**GIVEN TASK**
Copy out all of the material exactly as presented.

[Start of DATASET EXTRACT]

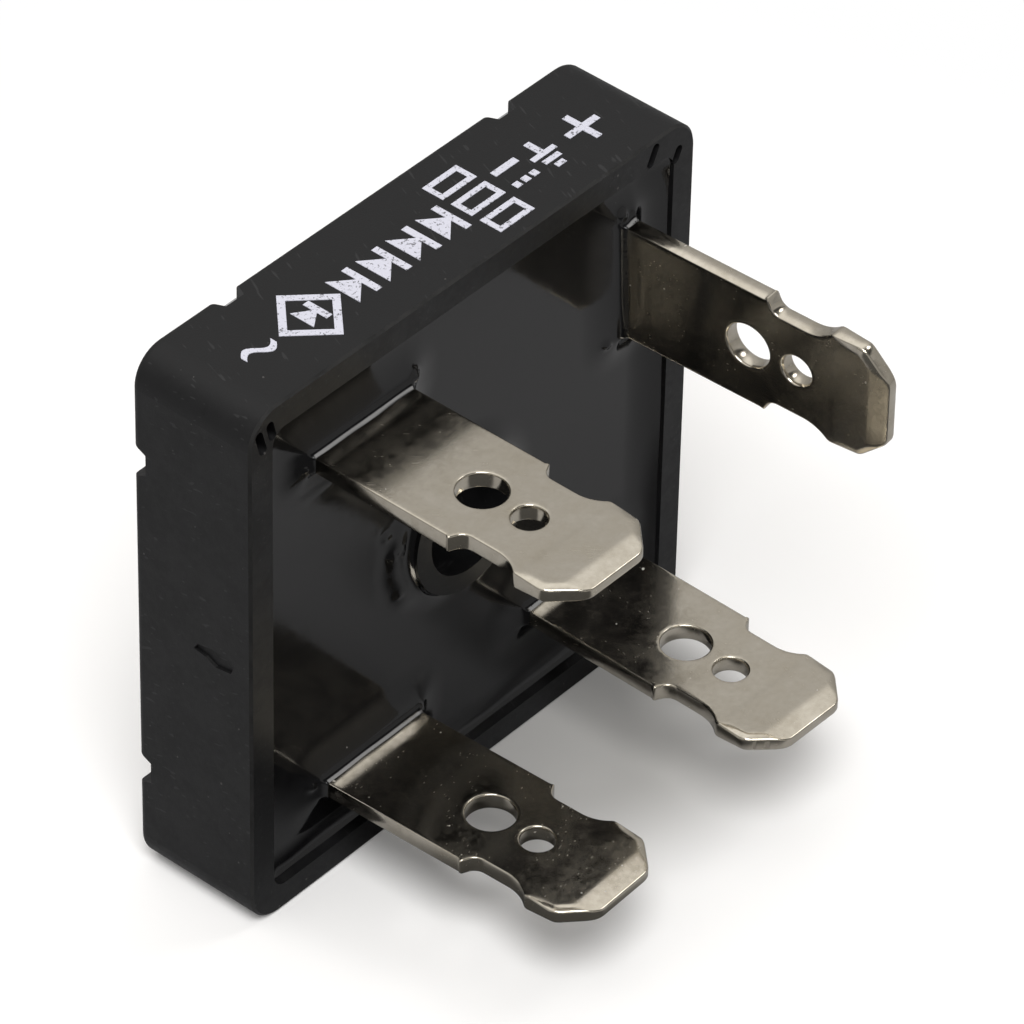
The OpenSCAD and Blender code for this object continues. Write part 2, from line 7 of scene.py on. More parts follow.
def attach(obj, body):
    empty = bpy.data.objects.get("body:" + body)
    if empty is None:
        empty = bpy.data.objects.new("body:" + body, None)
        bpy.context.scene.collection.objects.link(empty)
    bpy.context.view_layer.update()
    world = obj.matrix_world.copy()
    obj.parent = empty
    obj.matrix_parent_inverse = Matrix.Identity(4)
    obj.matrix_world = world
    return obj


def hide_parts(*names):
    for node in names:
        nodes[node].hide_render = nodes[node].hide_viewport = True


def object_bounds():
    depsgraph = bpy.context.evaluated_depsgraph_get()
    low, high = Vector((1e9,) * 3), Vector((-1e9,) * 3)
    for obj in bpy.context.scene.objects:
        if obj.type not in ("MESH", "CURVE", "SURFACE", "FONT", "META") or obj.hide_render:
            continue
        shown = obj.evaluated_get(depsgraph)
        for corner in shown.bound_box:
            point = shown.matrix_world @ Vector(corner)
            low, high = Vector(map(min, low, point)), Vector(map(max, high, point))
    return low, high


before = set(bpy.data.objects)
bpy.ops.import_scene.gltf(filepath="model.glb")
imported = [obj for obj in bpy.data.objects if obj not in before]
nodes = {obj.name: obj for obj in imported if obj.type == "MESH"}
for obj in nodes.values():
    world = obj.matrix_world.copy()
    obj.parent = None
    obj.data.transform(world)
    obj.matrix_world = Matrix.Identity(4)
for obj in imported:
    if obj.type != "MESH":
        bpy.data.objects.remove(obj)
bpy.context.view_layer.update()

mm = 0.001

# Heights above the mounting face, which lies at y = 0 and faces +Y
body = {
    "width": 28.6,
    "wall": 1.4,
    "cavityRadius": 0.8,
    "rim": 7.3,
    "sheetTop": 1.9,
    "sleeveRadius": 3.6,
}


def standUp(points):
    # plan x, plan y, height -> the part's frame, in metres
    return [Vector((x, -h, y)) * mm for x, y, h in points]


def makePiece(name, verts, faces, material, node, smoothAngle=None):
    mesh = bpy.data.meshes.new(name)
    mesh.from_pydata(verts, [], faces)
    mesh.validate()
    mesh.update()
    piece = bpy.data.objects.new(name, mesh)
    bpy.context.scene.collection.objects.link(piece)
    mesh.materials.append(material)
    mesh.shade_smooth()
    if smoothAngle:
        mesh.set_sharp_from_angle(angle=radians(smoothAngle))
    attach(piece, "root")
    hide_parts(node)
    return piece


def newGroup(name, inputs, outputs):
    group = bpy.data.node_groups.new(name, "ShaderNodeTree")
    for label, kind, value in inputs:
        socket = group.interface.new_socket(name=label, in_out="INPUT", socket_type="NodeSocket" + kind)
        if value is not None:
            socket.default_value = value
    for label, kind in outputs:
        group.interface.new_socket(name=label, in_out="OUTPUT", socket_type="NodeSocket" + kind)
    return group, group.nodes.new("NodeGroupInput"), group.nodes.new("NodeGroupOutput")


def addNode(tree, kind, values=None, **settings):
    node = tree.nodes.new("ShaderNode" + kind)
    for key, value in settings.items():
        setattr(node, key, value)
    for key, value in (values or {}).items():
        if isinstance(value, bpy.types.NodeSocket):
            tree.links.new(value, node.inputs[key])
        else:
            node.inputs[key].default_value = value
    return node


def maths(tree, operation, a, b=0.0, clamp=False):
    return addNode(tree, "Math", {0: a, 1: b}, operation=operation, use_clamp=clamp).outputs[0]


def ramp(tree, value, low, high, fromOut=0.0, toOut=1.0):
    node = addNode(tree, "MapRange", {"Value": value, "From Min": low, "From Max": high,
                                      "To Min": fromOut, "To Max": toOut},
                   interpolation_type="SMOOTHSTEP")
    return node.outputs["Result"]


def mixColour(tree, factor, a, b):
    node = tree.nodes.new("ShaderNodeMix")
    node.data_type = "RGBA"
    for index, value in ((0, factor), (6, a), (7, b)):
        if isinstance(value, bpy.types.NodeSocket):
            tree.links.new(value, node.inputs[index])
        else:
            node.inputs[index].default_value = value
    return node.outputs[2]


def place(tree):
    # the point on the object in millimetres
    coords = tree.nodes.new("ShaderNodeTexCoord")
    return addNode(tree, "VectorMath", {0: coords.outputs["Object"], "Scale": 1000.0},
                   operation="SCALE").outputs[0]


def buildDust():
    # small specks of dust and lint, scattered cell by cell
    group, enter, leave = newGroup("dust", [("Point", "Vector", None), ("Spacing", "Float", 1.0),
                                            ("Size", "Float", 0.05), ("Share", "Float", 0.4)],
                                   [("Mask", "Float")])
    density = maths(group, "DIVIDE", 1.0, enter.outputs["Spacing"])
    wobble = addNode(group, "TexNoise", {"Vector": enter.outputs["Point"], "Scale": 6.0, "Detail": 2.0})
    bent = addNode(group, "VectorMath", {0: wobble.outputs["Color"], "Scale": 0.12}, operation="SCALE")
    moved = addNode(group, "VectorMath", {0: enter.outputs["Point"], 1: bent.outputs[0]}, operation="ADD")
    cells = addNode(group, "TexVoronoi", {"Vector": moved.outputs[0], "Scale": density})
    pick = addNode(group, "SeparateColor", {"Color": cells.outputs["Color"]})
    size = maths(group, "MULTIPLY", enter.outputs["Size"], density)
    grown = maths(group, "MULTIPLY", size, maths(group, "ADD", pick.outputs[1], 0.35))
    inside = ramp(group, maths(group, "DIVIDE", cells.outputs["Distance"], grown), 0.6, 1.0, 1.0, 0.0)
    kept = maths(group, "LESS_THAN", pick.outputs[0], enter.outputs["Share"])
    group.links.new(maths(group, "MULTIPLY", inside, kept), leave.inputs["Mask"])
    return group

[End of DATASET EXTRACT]

**WORKED ANSWER**
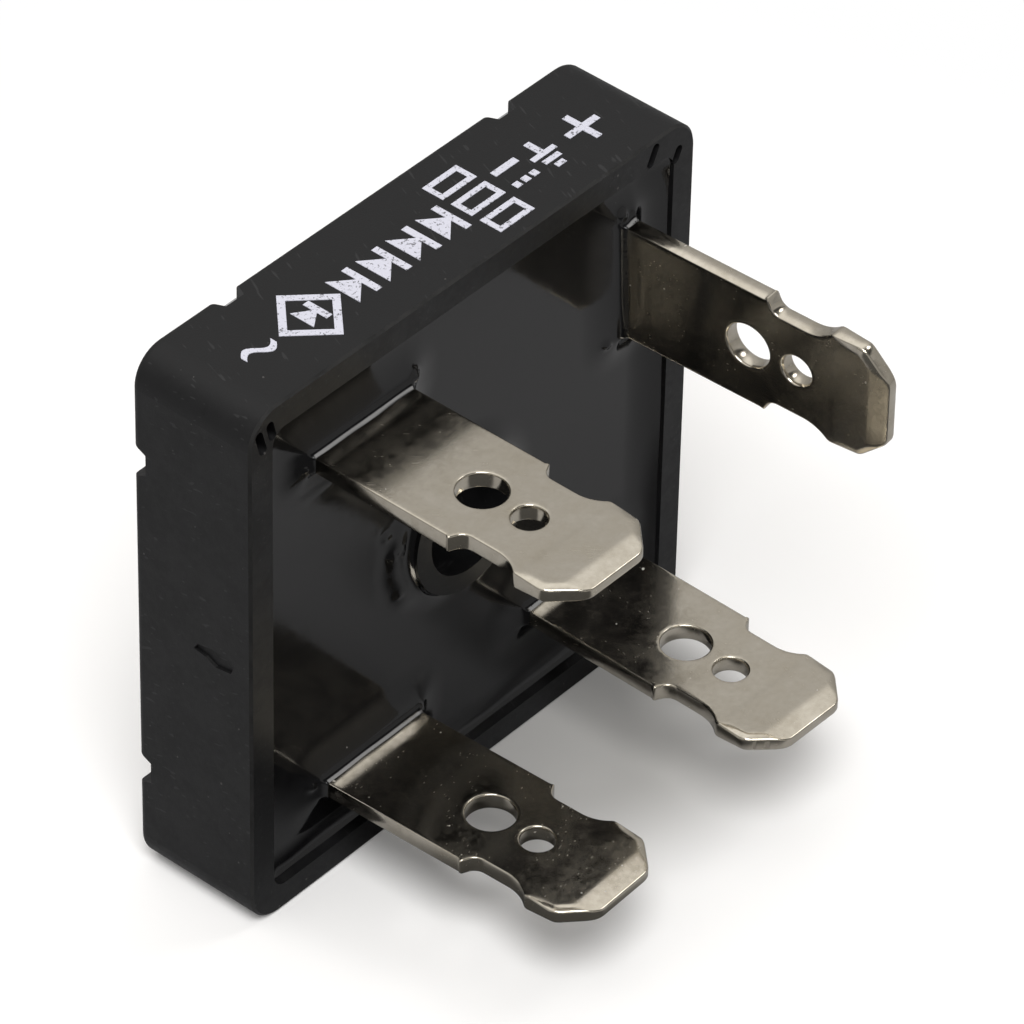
The OpenSCAD and Blender code for this object continues. Write part 2, from line 7 of scene.py on. More parts follow.
def attach(obj, body):
    empty = bpy.data.objects.get("body:" + body)
    if empty is None:
        empty = bpy.data.objects.new("body:" + body, None)
        bpy.context.scene.collection.objects.link(empty)
    bpy.context.view_layer.update()
    world = obj.matrix_world.copy()
    obj.parent = empty
    obj.matrix_parent_inverse = Matrix.Identity(4)
    obj.matrix_world = world
    return obj


def hide_parts(*names):
    for node in names:
        nodes[node].hide_render = nodes[node].hide_viewport = True


def object_bounds():
    depsgraph = bpy.context.evaluated_depsgraph_get()
    low, high = Vector((1e9,) * 3), Vector((-1e9,) * 3)
    for obj in bpy.context.scene.objects:
        if obj.type not in ("MESH", "CURVE", "SURFACE", "FONT", "META") or obj.hide_render:
            continue
        shown = obj.evaluated_get(depsgraph)
        for corner in shown.bound_box:
            point = shown.matrix_world @ Vector(corner)
            low, high = Vector(map(min, low, point)), Vector(map(max, high, point))
    return low, high


before = set(bpy.data.objects)
bpy.ops.import_scene.gltf(filepath="model.glb")
imported = [obj for obj in bpy.data.objects if obj not in before]
nodes = {obj.name: obj for obj in imported if obj.type == "MESH"}
for obj in nodes.values():
    world = obj.matrix_world.copy()
    obj.parent = None
    obj.data.transform(world)
    obj.matrix_world = Matrix.Identity(4)
for obj in imported:
    if obj.type != "MESH":
        bpy.data.objects.remove(obj)
bpy.context.view_layer.update()

mm = 0.001

# Heights above the mounting face, which lies at y = 0 and faces +Y
body = {
    "width": 28.6,
    "wall": 1.4,
    "cavityRadius": 0.8,
    "rim": 7.3,
    "sheetTop": 1.9,
    "sleeveRadius": 3.6,
}


def standUp(points):
    # plan x, plan y, height -> the part's frame, in metres
    return [Vector((x, -h, y)) * mm for x, y, h in points]


def makePiece(name, verts, faces, material, node, smoothAngle=None):
    mesh = bpy.data.meshes.new(name)
    mesh.from_pydata(verts, [], faces)
    mesh.validate()
    mesh.update()
    piece = bpy.data.objects.new(name, mesh)
    bpy.context.scene.collection.objects.link(piece)
    mesh.materials.append(material)
    mesh.shade_smooth()
    if smoothAngle:
        mesh.set_sharp_from_angle(angle=radians(smoothAngle))
    attach(piece, "root")
    hide_parts(node)
    return piece


def newGroup(name, inputs, outputs):
    group = bpy.data.node_groups.new(name, "ShaderNodeTree")
    for label, kind, value in inputs:
        socket = group.interface.new_socket(name=label, in_out="INPUT", socket_type="NodeSocket" + kind)
        if value is not None:
            socket.default_value = value
    for label, kind in outputs:
        group.interface.new_socket(name=label, in_out="OUTPUT", socket_type="NodeSocket" + kind)
    return group, group.nodes.new("NodeGroupInput"), group.nodes.new("NodeGroupOutput")


def addNode(tree, kind, values=None, **settings):
    node = tree.nodes.new("ShaderNode" + kind)
    for key, value in settings.items():
        setattr(node, key, value)
    for key, value in (values or {}).items():
        if isinstance(value, bpy.types.NodeSocket):
            tree.links.new(value, node.inputs[key])
        else:
            node.inputs[key].default_value = value
    return node


def maths(tree, operation, a, b=0.0, clamp=False):
    return addNode(tree, "Math", {0: a, 1: b}, operation=operation, use_clamp=clamp).outputs[0]


def ramp(tree, value, low, high, fromOut=0.0, toOut=1.0):
    node = addNode(tree, "MapRange", {"Value": value, "From Min": low, "From Max": high,
                                      "To Min": fromOut, "To Max": toOut},
                   interpolation_type="SMOOTHSTEP")
    return node.outputs["Result"]


def mixColour(tree, factor, a, b):
    node = tree.nodes.new("ShaderNodeMix")
    node.data_type = "RGBA"
    for index, value in ((0, factor), (6, a), (7, b)):
        if isinstance(value, bpy.types.NodeSocket):
            tree.links.new(value, node.inputs[index])
        else:
            node.inputs[index].default_value = value
    return node.outputs[2]


def place(tree):
    # the point on the object in millimetres
    coords = tree.nodes.new("ShaderNodeTexCoord")
    return addNode(tree, "VectorMath", {0: coords.outputs["Object"], "Scale": 1000.0},
                   operation="SCALE").outputs[0]


def buildDust():
    # small specks of dust and lint, scattered cell by cell
    group, enter, leave = newGroup("dust", [("Point", "Vector", None), ("Spacing", "Float", 1.0),
                                            ("Size", "Float", 0.05), ("Share", "Float", 0.4)],
                                   [("Mask", "Float")])
    density = maths(group, "DIVIDE", 1.0, enter.outputs["Spacing"])
    wobble = addNode(group, "TexNoise", {"Vector": enter.outputs["Point"], "Scale": 6.0, "Detail": 2.0})
    bent = addNode(group, "VectorMath", {0: wobble.outputs["Color"], "Scale": 0.12}, operation="SCALE")
    moved = addNode(group, "VectorMath", {0: enter.outputs["Point"], 1: bent.outputs[0]}, operation="ADD")
    cells = addNode(group, "TexVoronoi", {"Vector": moved.outputs[0], "Scale": density})
    pick = addNode(group, "SeparateColor", {"Color": cells.outputs["Color"]})
    size = maths(group, "MULTIPLY", enter.outputs["Size"], density)
    grown = maths(group, "MULTIPLY", size, maths(group, "ADD", pick.outputs[1], 0.35))
    inside = ramp(group, maths(group, "DIVIDE", cells.outputs["Distance"], grown), 0.6, 1.0, 1.0, 0.0)
    kept = maths(group, "LESS_THAN", pick.outputs[0], enter.outputs["Share"])
    group.links.new(maths(group, "MULTIPLY", inside, kept), leave.inputs["Mask"])
    return group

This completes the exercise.